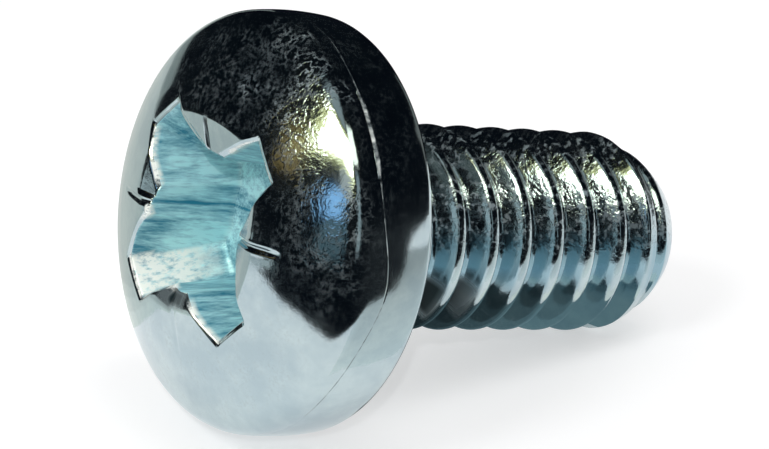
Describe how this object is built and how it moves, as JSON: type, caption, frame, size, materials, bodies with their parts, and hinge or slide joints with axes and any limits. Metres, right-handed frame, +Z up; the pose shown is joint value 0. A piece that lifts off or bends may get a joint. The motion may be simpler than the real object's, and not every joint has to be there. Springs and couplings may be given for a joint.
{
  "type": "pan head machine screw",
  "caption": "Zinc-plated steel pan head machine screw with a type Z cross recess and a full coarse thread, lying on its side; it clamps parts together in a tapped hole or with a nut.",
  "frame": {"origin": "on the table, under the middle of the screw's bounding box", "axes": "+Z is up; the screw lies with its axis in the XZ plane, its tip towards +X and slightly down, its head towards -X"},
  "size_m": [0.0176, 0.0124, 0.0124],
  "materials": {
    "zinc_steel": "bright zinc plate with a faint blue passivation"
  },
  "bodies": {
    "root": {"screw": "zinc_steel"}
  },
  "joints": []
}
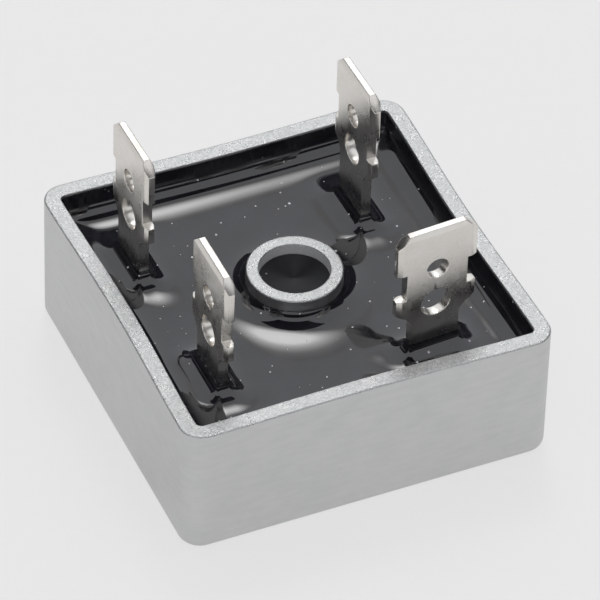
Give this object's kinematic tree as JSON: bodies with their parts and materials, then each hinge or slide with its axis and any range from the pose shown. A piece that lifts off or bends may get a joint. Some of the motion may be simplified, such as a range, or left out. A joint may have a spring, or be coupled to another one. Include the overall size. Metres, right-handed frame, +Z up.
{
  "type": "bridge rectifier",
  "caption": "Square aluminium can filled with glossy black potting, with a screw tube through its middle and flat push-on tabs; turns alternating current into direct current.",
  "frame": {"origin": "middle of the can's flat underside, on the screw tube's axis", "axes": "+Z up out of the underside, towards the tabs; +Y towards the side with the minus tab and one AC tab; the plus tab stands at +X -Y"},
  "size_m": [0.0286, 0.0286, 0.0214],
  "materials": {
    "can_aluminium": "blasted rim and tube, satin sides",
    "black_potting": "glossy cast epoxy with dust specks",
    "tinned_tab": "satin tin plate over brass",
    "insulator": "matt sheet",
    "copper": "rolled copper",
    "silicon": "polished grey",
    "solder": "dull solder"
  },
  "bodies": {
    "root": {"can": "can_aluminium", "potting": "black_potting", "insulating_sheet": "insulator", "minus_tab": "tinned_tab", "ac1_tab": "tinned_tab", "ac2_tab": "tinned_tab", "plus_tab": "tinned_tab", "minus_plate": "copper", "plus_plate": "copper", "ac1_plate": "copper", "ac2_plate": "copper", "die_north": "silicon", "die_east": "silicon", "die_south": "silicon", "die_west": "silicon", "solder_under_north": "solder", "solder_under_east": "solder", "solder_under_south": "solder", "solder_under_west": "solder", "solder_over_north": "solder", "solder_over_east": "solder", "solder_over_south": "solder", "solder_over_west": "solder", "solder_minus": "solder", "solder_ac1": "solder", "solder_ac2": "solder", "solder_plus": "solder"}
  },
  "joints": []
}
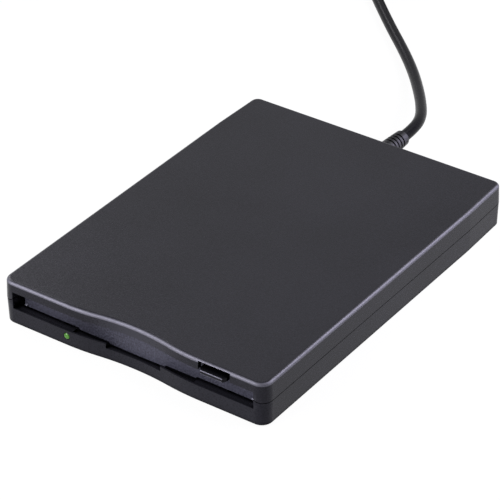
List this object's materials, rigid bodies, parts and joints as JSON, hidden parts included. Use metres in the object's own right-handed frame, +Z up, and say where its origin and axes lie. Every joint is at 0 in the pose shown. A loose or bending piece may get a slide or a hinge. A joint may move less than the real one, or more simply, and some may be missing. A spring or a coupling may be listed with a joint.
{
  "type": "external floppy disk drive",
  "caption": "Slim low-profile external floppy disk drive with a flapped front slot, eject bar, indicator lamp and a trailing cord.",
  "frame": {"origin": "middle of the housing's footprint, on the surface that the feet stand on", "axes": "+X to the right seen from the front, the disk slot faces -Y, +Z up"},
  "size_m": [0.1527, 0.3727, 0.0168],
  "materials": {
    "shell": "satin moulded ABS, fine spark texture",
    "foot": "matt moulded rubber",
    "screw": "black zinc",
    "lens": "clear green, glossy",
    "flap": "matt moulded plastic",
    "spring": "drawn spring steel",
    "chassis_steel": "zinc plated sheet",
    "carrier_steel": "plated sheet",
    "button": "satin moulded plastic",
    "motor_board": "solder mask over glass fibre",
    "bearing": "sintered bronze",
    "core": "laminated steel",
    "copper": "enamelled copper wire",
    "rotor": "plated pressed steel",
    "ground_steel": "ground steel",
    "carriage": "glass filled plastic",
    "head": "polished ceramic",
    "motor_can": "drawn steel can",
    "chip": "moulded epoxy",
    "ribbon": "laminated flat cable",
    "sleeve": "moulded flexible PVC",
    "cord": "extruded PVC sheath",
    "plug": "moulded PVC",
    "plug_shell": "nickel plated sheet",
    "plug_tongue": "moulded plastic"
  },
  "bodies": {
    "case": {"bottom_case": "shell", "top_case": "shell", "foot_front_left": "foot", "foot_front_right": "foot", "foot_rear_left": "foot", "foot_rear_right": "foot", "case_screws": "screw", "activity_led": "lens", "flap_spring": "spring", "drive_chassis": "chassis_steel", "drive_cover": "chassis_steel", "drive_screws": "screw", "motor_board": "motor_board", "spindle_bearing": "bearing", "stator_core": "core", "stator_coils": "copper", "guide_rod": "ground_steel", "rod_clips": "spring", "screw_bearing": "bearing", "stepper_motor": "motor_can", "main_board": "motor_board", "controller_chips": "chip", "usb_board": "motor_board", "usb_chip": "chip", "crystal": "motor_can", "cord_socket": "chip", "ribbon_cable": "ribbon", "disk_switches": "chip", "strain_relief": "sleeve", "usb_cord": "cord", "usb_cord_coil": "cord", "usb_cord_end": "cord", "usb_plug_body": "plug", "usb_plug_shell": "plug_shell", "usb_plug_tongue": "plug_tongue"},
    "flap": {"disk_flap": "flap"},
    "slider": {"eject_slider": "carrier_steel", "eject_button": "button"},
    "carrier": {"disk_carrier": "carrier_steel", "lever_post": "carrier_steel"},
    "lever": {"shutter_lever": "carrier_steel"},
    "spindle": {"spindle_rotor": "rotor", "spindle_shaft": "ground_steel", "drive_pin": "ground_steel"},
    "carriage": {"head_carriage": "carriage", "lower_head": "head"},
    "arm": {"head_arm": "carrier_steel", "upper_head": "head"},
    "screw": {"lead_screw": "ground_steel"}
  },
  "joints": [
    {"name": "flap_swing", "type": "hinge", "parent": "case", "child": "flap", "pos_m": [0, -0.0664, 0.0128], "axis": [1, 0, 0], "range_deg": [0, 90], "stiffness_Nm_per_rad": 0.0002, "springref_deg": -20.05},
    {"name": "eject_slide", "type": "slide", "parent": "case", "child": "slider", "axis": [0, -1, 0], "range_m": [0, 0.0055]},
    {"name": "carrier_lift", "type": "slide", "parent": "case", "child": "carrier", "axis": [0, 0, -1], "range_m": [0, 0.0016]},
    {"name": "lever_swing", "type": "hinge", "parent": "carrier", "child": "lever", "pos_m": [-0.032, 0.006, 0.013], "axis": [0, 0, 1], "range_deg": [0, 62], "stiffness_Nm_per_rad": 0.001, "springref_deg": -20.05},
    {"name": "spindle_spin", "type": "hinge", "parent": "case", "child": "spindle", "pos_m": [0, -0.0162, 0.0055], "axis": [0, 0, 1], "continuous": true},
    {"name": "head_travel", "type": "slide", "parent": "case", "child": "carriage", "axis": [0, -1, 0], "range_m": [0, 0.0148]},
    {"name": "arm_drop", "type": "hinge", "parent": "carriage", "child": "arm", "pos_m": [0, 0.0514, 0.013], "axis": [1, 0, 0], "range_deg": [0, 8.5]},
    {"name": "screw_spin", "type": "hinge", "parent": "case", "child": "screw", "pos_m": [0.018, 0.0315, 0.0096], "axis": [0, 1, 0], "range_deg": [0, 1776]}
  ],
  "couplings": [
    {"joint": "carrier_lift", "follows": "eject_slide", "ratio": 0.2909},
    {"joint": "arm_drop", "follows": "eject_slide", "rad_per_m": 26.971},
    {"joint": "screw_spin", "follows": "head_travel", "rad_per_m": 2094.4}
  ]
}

* Task to carry out *
Extract all of the material exactly as it is written.

* Exercise result *
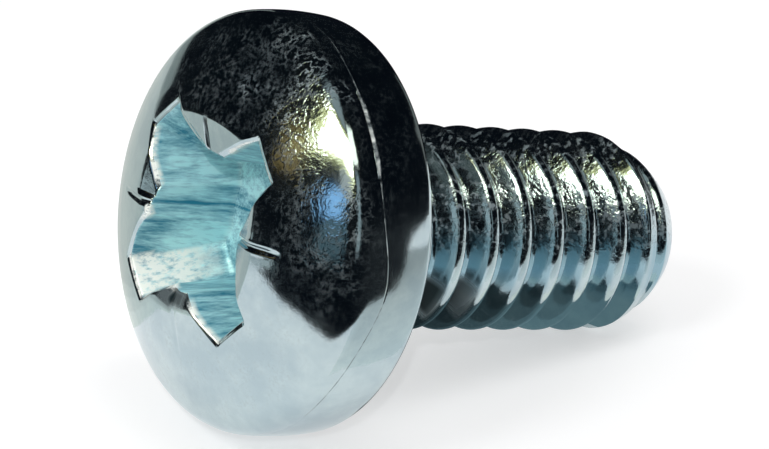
Describe how this object is built and how it moves, as JSON: type, caption, frame, size, materials, bodies with their parts, and hinge or slide joints with axes and any limits. Metres, right-handed frame, +Z up; the pose shown is joint value 0. A piece that lifts off or bends may get a joint. The motion may be simpler than the real object's, and not every joint has to be there. Springs and couplings may be given for a joint.
{
  "type": "pan head machine screw",
  "caption": "Zinc-plated steel pan head machine screw with a type Z cross recess and a full coarse thread, lying on its side; it clamps parts together in a tapped hole or with a nut.",
  "frame": {"origin": "on the table, under the middle of the screw's bounding box", "axes": "+Z is up; the screw lies with its axis in the XZ plane, its tip towards +X and slightly down, its head towards -X"},
  "size_m": [0.0176, 0.0124, 0.0124],
  "materials": {
    "zinc_steel": "bright zinc plate with a faint blue passivation"
  },
  "bodies": {
    "root": {"screw": "zinc_steel"}
  },
  "joints": []
}
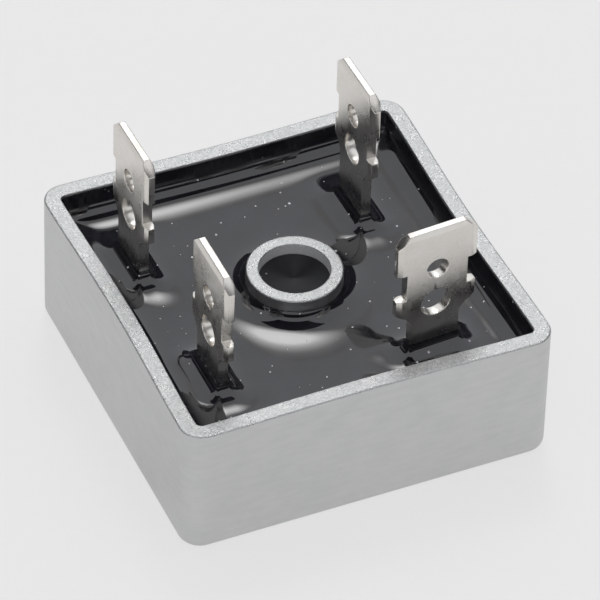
Give this object's kinematic tree as JSON: bodies with their parts and materials, then each hinge or slide with its axis and any range from the pose shown. A piece that lifts off or bends may get a joint. Some of the motion may be simplified, such as a range, or left out. A joint may have a spring, or be coupled to another one. Include the overall size. Metres, right-handed frame, +Z up.
{
  "type": "bridge rectifier",
  "caption": "Square aluminium can filled with glossy black potting, with a screw tube through its middle and flat push-on tabs; turns alternating current into direct current.",
  "frame": {"origin": "middle of the can's flat underside, on the screw tube's axis", "axes": "+Z up out of the underside, towards the tabs; +Y towards the side with the minus tab and one AC tab; the plus tab stands at +X -Y"},
  "size_m": [0.0286, 0.0286, 0.0214],
  "materials": {
    "can_aluminium": "blasted rim and tube, satin sides",
    "black_potting": "glossy cast epoxy with dust specks",
    "tinned_tab": "satin tin plate over brass",
    "insulator": "matt sheet",
    "copper": "rolled copper",
    "silicon": "polished grey",
    "solder": "dull solder"
  },
  "bodies": {
    "root": {"can": "can_aluminium", "potting": "black_potting", "insulating_sheet": "insulator", "minus_tab": "tinned_tab", "ac1_tab": "tinned_tab", "ac2_tab": "tinned_tab", "plus_tab": "tinned_tab", "minus_plate": "copper", "plus_plate": "copper", "ac1_plate": "copper", "ac2_plate": "copper", "die_north": "silicon", "die_east": "silicon", "die_south": "silicon", "die_west": "silicon", "solder_under_north": "solder", "solder_under_east": "solder", "solder_under_south": "solder", "solder_under_west": "solder", "solder_over_north": "solder", "solder_over_east": "solder", "solder_over_south": "solder", "solder_over_west": "solder", "solder_minus": "solder", "solder_ac1": "solder", "solder_ac2": "solder", "solder_plus": "solder"}
  },
  "joints": []
}
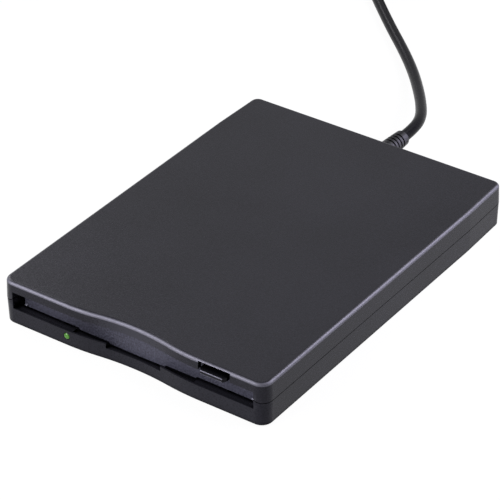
List this object's materials, rigid bodies, parts and joints as JSON, hidden parts included. Use metres in the object's own right-handed frame, +Z up, and say where its origin and axes lie. Every joint is at 0 in the pose shown. A loose or bending piece may get a slide or a hinge. A joint may move less than the real one, or more simply, and some may be missing. A spring or a coupling may be listed with a joint.
{
  "type": "external floppy disk drive",
  "caption": "Slim low-profile external floppy disk drive with a flapped front slot, eject bar, indicator lamp and a trailing cord.",
  "frame": {"origin": "middle of the housing's footprint, on the surface that the feet stand on", "axes": "+X to the right seen from the front, the disk slot faces -Y, +Z up"},
  "size_m": [0.1527, 0.3727, 0.0168],
  "materials": {
    "shell": "satin moulded ABS, fine spark texture",
    "foot": "matt moulded rubber",
    "screw": "black zinc",
    "lens": "clear green, glossy",
    "flap": "matt moulded plastic",
    "spring": "drawn spring steel",
    "chassis_steel": "zinc plated sheet",
    "carrier_steel": "plated sheet",
    "button": "satin moulded plastic",
    "motor_board": "solder mask over glass fibre",
    "bearing": "sintered bronze",
    "core": "laminated steel",
    "copper": "enamelled copper wire",
    "rotor": "plated pressed steel",
    "ground_steel": "ground steel",
    "carriage": "glass filled plastic",
    "head": "polished ceramic",
    "motor_can": "drawn steel can",
    "chip": "moulded epoxy",
    "ribbon": "laminated flat cable",
    "sleeve": "moulded flexible PVC",
    "cord": "extruded PVC sheath",
    "plug": "moulded PVC",
    "plug_shell": "nickel plated sheet",
    "plug_tongue": "moulded plastic"
  },
  "bodies": {
    "case": {"bottom_case": "shell", "top_case": "shell", "foot_front_left": "foot", "foot_front_right": "foot", "foot_rear_left": "foot", "foot_rear_right": "foot", "case_screws": "screw", "activity_led": "lens", "flap_spring": "spring", "drive_chassis": "chassis_steel", "drive_cover": "chassis_steel", "drive_screws": "screw", "motor_board": "motor_board", "spindle_bearing": "bearing", "stator_core": "core", "stator_coils": "copper", "guide_rod": "ground_steel", "rod_clips": "spring", "screw_bearing": "bearing", "stepper_motor": "motor_can", "main_board": "motor_board", "controller_chips": "chip", "usb_board": "motor_board", "usb_chip": "chip", "crystal": "motor_can", "cord_socket": "chip", "ribbon_cable": "ribbon", "disk_switches": "chip", "strain_relief": "sleeve", "usb_cord": "cord", "usb_cord_coil": "cord", "usb_cord_end": "cord", "usb_plug_body": "plug", "usb_plug_shell": "plug_shell", "usb_plug_tongue": "plug_tongue"},
    "flap": {"disk_flap": "flap"},
    "slider": {"eject_slider": "carrier_steel", "eject_button": "button"},
    "carrier": {"disk_carrier": "carrier_steel", "lever_post": "carrier_steel"},
    "lever": {"shutter_lever": "carrier_steel"},
    "spindle": {"spindle_rotor": "rotor", "spindle_shaft": "ground_steel", "drive_pin": "ground_steel"},
    "carriage": {"head_carriage": "carriage", "lower_head": "head"},
    "arm": {"head_arm": "carrier_steel", "upper_head": "head"},
    "screw": {"lead_screw": "ground_steel"}
  },
  "joints": [
    {"name": "flap_swing", "type": "hinge", "parent": "case", "child": "flap", "pos_m": [0, -0.0664, 0.0128], "axis": [1, 0, 0], "range_deg": [0, 90], "stiffness_Nm_per_rad": 0.0002, "springref_deg": -20.05},
    {"name": "eject_slide", "type": "slide", "parent": "case", "child": "slider", "axis": [0, -1, 0], "range_m": [0, 0.0055]},
    {"name": "carrier_lift", "type": "slide", "parent": "case", "child": "carrier", "axis": [0, 0, -1], "range_m": [0, 0.0016]},
    {"name": "lever_swing", "type": "hinge", "parent": "carrier", "child": "lever", "pos_m": [-0.032, 0.006, 0.013], "axis": [0, 0, 1], "range_deg": [0, 62], "stiffness_Nm_per_rad": 0.001, "springref_deg": -20.05},
    {"name": "spindle_spin", "type": "hinge", "parent": "case", "child": "spindle", "pos_m": [0, -0.0162, 0.0055], "axis": [0, 0, 1], "continuous": true},
    {"name": "head_travel", "type": "slide", "parent": "case", "child": "carriage", "axis": [0, -1, 0], "range_m": [0, 0.0148]},
    {"name": "arm_drop", "type": "hinge", "parent": "carriage", "child": "arm", "pos_m": [0, 0.0514, 0.013], "axis": [1, 0, 0], "range_deg": [0, 8.5]},
    {"name": "screw_spin", "type": "hinge", "parent": "case", "child": "screw", "pos_m": [0.018, 0.0315, 0.0096], "axis": [0, 1, 0], "range_deg": [0, 1776]}
  ],
  "couplings": [
    {"joint": "carrier_lift", "follows": "eject_slide", "ratio": 0.2909},
    {"joint": "arm_drop", "follows": "eject_slide", "rad_per_m": 26.971},
    {"joint": "screw_spin", "follows": "head_travel", "rad_per_m": 2094.4}
  ]
}